Are there things you wish you’d done differently during the program? Ways you could have taken more advantage of the opportunity than you did?

The customer discovery process was the focus of NEXT cohort. It is the point where you define what your business actually does based on evidence. You have to be open to the discovery and pivot accordingly. There is value in the founder conducting her very own customer discovery interviews.

My group was further along since we did a decent amount of market validation during TSW Durham. That made us kind of an outlier—the first 2-3 weeks of NEXT were focused on this. We spent time re-validating what we had already validated. BUT, I can’t say that time was a setback.

I do wish we just made a minimally-viable product (MVP) quickly and tested one thing with actual users. Momentum is something you don’t want to lose, but it happens. It is good to take stock of what is important during those times.

If you were to give a piece of advice to someone entering the program, what would it be?

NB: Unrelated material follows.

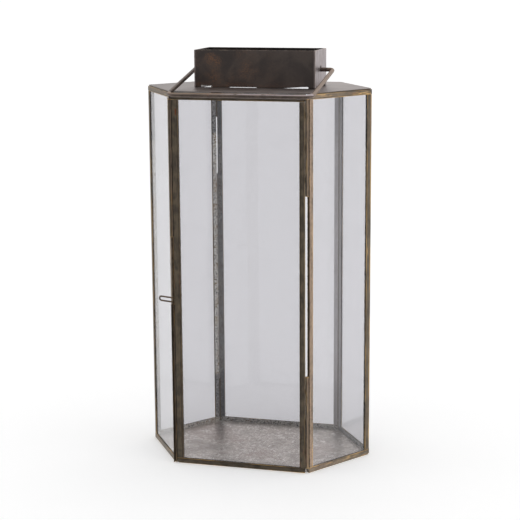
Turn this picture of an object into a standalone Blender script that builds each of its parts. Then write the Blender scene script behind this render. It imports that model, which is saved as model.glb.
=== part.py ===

My advice comes in the form of homework: )
*Come to NEXT with a concrete idea, not five half-baked, luke-warm ones. Pick the one that makes your heart beat faster or lights a fire under your ass. Put money and funding out of your mind.

*Try out your elevator pitch on friends and some people you trust. Gain some confidence. The more you repeat your pitch and approach different people, the more you can edit your pitch on the fly. Don’t sound like a robot.

*Now, try your elevator pitch on someone who isn’t going to sugarcoat their feedback to you. Your real friends will be the ones that challenge it. Better yet, strike up conversations with random people where you can. I am an out-and-about person. In the first week alone, I talked to a hair stylist, customers at a local beer store, and friends of friends of friends get-together. Be kind and real and you will be surprised at the karma that comes back to you. Essentially, I want all of Durham to vouch for me.

*Be yourself. You don’t need to sound like an infomercial. There are plenty of resources for becoming a better public speaker. This one is pretty high on my Archana-do-better list.